▸ Provided material:
########################################

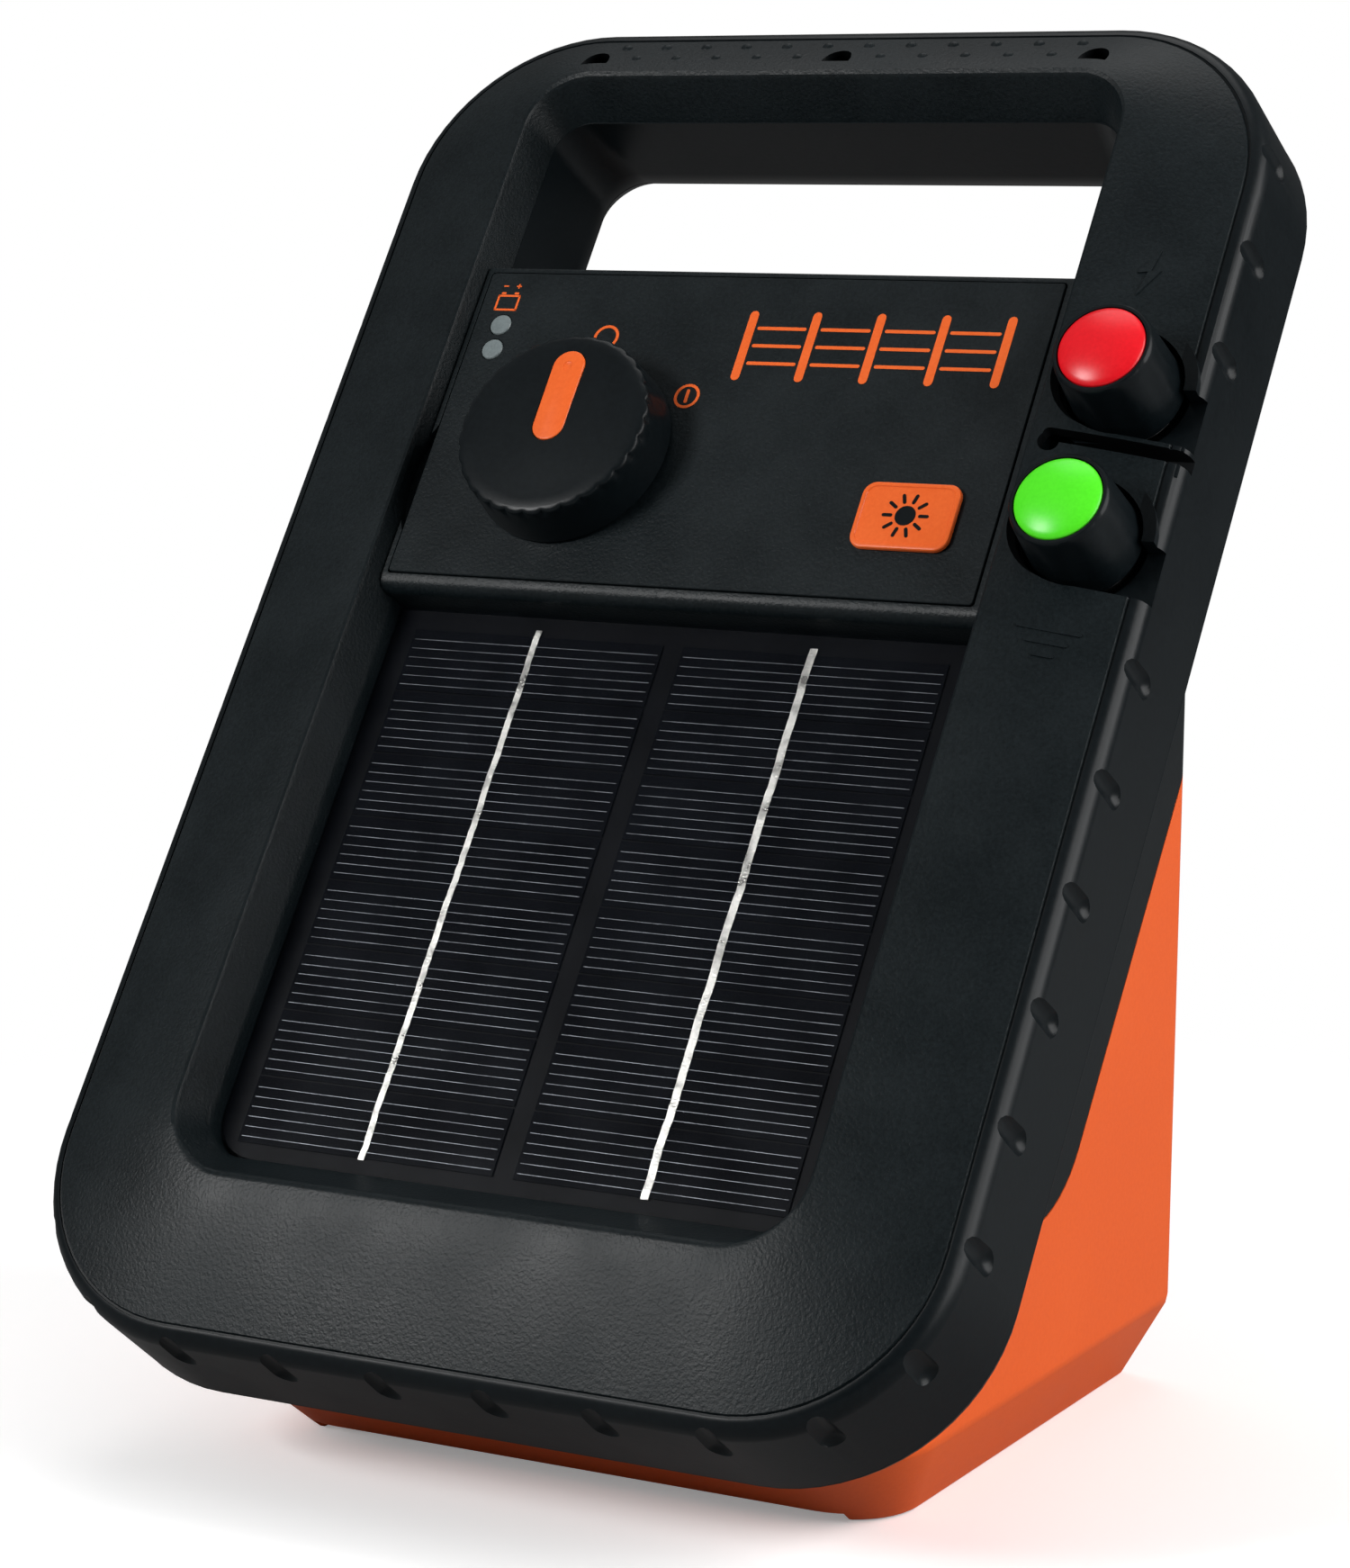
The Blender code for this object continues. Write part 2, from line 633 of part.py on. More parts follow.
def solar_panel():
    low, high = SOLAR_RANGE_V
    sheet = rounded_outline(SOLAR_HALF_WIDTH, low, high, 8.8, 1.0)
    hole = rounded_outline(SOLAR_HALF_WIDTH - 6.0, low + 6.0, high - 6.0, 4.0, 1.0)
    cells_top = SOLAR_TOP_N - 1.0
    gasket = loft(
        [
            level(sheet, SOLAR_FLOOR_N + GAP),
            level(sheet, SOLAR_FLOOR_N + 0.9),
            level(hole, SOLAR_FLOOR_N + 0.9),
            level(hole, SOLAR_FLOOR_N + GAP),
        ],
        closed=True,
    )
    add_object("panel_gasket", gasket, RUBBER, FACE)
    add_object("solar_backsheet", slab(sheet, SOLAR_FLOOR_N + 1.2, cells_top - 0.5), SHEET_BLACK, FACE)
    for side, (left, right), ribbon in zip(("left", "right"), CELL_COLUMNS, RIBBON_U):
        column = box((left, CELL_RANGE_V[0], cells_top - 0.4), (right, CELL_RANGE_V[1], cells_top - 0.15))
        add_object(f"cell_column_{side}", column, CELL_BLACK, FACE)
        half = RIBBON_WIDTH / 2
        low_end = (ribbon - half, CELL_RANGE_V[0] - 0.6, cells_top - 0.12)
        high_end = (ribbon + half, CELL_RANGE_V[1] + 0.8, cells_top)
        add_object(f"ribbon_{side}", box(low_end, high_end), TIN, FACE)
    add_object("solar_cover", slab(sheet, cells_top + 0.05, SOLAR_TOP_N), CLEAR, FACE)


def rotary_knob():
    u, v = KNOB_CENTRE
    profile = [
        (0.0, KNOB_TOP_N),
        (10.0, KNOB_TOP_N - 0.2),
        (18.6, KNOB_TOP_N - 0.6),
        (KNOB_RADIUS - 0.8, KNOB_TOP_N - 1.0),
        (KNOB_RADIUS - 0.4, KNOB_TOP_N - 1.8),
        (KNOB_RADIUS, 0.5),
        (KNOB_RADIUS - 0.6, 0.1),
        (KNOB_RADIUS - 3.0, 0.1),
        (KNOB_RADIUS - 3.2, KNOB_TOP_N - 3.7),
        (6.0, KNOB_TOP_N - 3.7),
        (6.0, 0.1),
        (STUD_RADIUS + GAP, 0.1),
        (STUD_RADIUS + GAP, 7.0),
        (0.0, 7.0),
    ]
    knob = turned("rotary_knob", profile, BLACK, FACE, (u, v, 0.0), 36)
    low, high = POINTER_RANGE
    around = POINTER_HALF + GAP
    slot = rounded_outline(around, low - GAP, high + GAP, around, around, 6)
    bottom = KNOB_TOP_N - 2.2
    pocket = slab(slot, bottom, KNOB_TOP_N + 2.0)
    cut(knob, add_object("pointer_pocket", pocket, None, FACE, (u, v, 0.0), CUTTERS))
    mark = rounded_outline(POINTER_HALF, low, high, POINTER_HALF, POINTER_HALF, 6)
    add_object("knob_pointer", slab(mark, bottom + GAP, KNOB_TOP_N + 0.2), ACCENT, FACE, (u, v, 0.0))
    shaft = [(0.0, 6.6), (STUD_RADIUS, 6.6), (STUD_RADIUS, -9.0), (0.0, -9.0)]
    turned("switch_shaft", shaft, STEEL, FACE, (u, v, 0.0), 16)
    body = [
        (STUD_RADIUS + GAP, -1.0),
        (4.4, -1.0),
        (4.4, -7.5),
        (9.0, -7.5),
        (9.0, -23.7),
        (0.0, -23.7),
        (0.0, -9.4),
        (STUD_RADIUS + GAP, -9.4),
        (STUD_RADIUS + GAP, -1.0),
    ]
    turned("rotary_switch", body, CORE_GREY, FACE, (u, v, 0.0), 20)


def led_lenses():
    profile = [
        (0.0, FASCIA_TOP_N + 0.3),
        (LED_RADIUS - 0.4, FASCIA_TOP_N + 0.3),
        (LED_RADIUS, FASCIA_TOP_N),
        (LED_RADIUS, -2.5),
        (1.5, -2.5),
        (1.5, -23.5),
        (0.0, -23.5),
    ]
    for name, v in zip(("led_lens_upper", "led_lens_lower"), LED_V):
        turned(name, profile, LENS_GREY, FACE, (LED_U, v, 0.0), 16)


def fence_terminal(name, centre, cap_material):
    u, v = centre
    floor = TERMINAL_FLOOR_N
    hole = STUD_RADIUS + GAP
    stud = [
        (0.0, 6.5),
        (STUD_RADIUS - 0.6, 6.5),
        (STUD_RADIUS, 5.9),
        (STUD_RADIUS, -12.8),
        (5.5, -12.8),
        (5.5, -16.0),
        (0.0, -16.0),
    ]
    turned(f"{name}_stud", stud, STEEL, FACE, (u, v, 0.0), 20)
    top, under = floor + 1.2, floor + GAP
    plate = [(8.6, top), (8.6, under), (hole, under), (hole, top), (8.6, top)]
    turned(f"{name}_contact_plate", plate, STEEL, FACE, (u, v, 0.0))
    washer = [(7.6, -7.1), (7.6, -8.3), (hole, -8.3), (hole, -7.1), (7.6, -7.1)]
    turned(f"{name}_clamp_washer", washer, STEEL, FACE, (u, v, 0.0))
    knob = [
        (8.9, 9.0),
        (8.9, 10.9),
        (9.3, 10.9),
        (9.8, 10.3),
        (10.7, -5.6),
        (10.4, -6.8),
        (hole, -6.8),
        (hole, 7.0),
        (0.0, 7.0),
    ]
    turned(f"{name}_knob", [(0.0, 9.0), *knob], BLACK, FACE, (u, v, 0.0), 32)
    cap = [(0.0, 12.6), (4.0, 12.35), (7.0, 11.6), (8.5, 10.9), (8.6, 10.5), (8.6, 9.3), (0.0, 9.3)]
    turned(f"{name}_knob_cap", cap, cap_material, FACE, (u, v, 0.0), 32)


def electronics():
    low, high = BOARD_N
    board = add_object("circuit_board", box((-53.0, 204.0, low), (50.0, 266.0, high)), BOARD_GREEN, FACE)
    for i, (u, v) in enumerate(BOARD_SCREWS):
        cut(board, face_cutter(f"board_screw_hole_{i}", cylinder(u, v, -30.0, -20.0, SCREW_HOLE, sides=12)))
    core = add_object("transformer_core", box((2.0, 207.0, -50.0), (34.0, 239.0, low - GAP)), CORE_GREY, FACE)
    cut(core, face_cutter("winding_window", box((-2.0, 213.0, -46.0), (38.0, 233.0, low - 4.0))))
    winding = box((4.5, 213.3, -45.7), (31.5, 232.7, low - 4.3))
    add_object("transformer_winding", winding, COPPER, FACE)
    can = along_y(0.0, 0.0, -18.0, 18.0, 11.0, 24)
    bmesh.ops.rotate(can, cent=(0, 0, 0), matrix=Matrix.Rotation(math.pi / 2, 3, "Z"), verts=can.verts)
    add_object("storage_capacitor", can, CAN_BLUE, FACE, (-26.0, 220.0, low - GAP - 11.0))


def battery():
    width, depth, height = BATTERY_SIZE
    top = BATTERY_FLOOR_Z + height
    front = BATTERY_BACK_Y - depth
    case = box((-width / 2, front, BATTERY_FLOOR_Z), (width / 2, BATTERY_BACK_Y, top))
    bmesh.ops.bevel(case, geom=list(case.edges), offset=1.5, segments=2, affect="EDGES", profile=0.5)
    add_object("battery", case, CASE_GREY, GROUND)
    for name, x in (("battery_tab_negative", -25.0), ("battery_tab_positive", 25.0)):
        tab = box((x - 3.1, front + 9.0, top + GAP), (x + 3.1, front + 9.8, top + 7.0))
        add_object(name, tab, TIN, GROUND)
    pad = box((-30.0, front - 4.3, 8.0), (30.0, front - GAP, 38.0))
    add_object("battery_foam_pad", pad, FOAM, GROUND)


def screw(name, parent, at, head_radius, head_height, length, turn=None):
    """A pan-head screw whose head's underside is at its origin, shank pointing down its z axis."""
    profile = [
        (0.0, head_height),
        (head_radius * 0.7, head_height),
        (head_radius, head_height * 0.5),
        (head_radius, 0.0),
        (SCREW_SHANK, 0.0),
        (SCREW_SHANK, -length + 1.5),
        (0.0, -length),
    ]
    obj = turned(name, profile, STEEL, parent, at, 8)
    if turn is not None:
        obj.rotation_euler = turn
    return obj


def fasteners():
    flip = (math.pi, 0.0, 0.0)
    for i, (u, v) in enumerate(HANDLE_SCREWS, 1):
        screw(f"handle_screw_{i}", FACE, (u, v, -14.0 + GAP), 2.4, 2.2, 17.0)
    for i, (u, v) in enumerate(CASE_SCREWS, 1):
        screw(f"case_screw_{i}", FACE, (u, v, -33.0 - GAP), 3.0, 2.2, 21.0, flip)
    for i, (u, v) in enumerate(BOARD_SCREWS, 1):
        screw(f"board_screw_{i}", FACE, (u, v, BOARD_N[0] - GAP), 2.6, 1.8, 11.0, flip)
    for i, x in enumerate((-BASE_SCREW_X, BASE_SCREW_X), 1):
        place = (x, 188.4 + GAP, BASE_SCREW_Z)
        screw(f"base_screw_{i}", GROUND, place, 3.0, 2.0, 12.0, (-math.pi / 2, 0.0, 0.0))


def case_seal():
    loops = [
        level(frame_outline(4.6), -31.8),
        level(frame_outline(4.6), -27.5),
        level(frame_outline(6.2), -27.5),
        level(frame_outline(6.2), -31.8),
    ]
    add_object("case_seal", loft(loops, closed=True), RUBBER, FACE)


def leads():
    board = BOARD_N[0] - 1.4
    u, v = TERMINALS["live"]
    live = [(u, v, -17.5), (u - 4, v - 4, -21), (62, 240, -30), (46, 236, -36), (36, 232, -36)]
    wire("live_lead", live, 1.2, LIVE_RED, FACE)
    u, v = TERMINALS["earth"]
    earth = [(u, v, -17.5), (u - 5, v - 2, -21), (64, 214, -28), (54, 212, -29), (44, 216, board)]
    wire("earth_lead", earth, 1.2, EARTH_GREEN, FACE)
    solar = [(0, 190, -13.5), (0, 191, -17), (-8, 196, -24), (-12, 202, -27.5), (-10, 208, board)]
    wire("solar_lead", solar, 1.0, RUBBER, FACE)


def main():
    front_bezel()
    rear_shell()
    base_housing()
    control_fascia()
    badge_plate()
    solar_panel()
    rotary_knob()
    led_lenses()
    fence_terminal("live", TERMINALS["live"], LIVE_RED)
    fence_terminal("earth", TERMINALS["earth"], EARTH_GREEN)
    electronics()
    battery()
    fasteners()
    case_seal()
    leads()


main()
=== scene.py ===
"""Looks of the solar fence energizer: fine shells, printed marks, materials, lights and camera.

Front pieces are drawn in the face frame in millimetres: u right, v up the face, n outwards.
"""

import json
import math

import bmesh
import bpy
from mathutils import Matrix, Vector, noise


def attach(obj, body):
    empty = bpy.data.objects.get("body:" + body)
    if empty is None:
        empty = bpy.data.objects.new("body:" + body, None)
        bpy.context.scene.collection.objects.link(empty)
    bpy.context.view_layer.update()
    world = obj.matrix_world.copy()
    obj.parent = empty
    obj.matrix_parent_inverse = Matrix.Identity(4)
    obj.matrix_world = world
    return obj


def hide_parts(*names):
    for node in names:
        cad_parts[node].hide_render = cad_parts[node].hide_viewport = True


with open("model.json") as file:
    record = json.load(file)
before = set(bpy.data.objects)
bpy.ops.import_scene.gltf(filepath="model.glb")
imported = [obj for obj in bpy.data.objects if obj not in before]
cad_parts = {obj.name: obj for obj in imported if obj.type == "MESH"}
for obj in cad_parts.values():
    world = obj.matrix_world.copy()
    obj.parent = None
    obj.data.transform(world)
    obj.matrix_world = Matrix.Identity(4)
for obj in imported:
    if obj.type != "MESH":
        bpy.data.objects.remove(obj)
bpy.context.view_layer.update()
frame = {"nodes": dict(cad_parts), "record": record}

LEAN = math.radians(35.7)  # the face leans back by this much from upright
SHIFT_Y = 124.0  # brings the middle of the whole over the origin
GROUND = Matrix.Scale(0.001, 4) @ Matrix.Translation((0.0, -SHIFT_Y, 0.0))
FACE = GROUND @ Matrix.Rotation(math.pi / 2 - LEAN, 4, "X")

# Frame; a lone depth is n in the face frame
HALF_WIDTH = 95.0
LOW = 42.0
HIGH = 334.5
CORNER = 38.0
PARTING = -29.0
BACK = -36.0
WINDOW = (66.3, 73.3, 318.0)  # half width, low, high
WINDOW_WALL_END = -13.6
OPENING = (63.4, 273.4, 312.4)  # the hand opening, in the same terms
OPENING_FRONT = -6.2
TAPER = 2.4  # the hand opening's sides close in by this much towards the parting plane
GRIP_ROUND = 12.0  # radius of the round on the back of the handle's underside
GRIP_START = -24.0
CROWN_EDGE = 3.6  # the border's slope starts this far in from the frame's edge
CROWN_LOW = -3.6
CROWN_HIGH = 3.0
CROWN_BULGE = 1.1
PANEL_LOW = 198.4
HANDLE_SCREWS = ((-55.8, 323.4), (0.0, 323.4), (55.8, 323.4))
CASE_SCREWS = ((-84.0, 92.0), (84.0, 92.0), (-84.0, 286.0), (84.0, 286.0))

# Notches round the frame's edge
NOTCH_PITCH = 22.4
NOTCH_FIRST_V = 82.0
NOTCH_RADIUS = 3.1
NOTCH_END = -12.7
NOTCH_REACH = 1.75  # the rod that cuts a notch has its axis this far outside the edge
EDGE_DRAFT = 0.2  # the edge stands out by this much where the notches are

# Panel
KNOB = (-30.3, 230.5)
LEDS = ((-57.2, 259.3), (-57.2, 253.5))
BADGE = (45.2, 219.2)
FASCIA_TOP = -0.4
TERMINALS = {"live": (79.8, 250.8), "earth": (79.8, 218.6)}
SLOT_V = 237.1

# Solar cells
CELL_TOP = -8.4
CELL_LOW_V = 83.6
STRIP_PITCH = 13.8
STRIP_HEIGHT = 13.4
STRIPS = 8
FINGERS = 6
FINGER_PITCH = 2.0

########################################

Word for word, reproduce the listing above from its start up to and including the line that has "SOLAR_TOP_N), CLEAR, FACE)". Give only those lines.

▸ Problem solution:
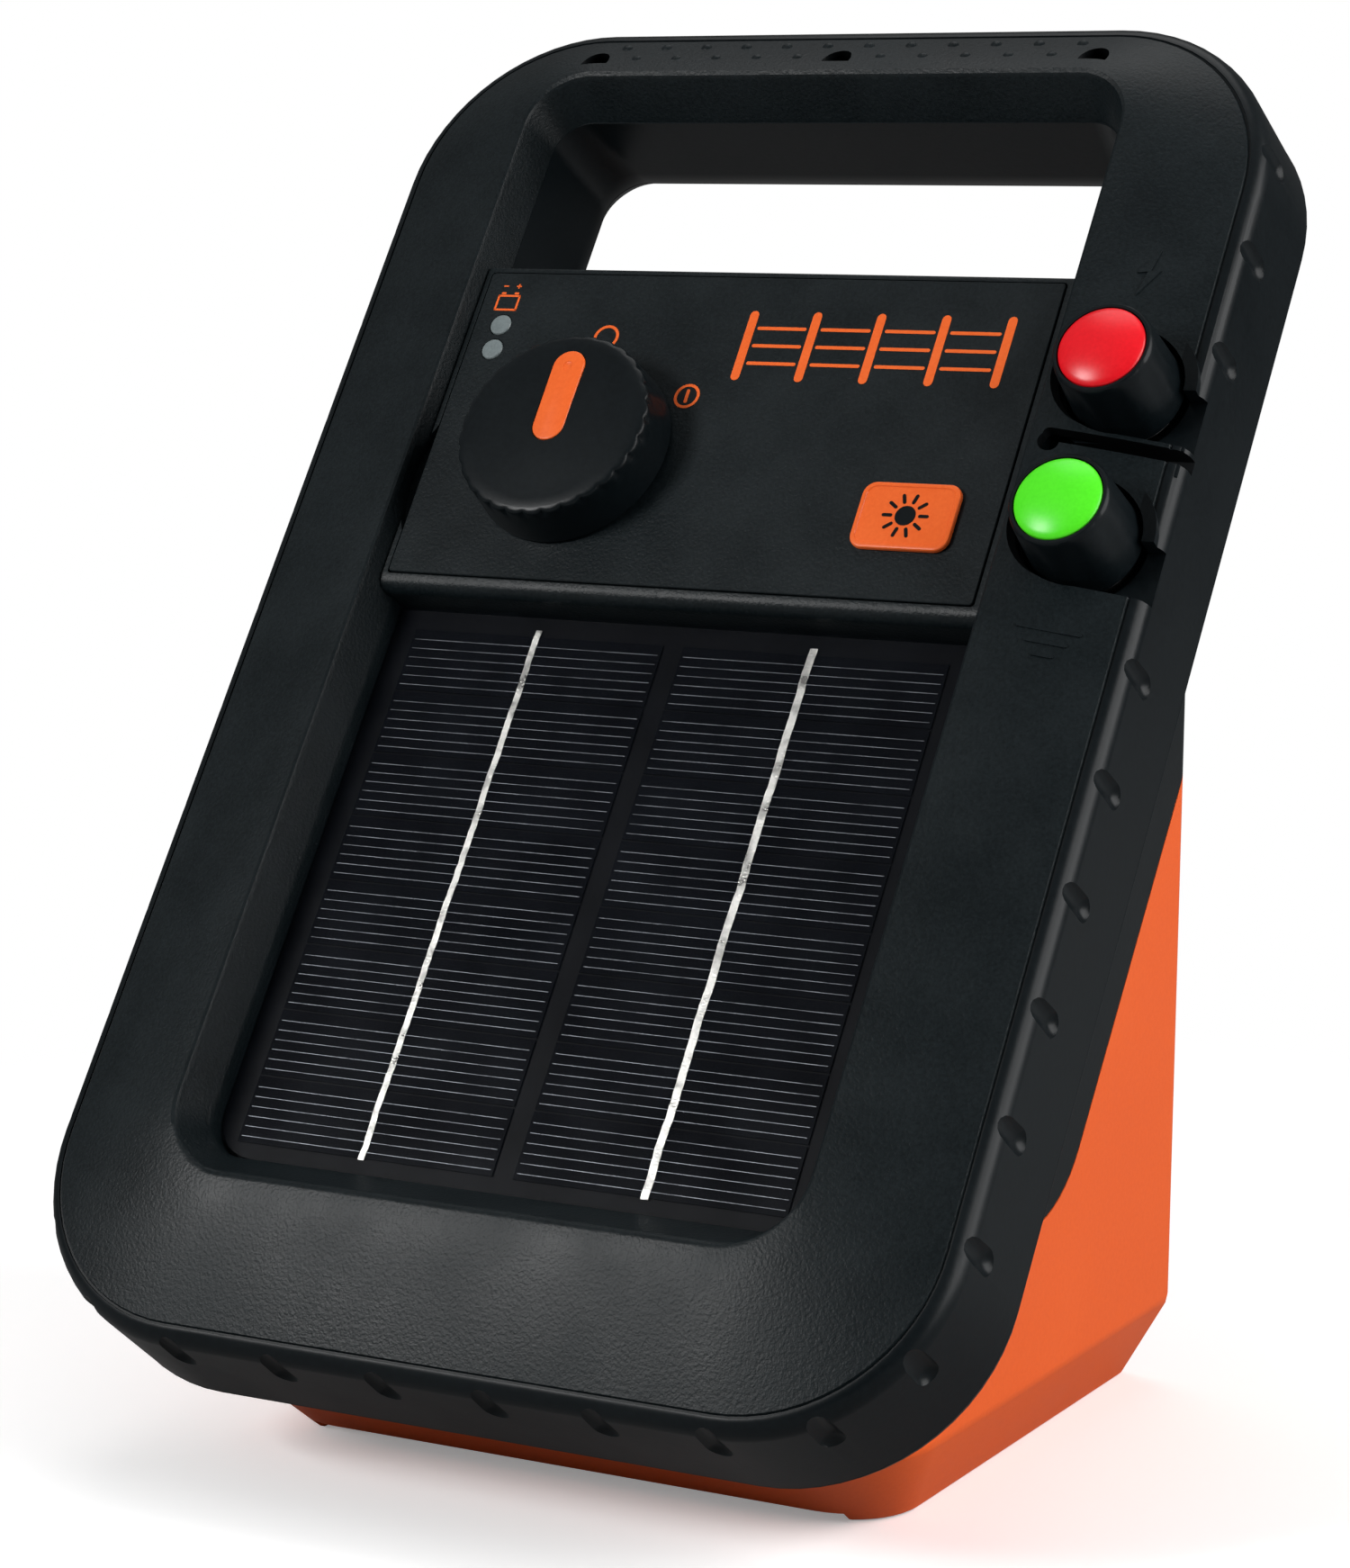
The Blender code for this object continues. Write part 2, from line 633 of part.py on. More parts follow.
def solar_panel():
    low, high = SOLAR_RANGE_V
    sheet = rounded_outline(SOLAR_HALF_WIDTH, low, high, 8.8, 1.0)
    hole = rounded_outline(SOLAR_HALF_WIDTH - 6.0, low + 6.0, high - 6.0, 4.0, 1.0)
    cells_top = SOLAR_TOP_N - 1.0
    gasket = loft(
        [
            level(sheet, SOLAR_FLOOR_N + GAP),
            level(sheet, SOLAR_FLOOR_N + 0.9),
            level(hole, SOLAR_FLOOR_N + 0.9),
            level(hole, SOLAR_FLOOR_N + GAP),
        ],
        closed=True,
    )
    add_object("panel_gasket", gasket, RUBBER, FACE)
    add_object("solar_backsheet", slab(sheet, SOLAR_FLOOR_N + 1.2, cells_top - 0.5), SHEET_BLACK, FACE)
    for side, (left, right), ribbon in zip(("left", "right"), CELL_COLUMNS, RIBBON_U):
        column = box((left, CELL_RANGE_V[0], cells_top - 0.4), (right, CELL_RANGE_V[1], cells_top - 0.15))
        add_object(f"cell_column_{side}", column, CELL_BLACK, FACE)
        half = RIBBON_WIDTH / 2
        low_end = (ribbon - half, CELL_RANGE_V[0] - 0.6, cells_top - 0.12)
        high_end = (ribbon + half, CELL_RANGE_V[1] + 0.8, cells_top)
        add_object(f"ribbon_{side}", box(low_end, high_end), TIN, FACE)
    add_object("solar_cover", slab(sheet, cells_top + 0.05, SOLAR_TOP_N), CLEAR, FACE)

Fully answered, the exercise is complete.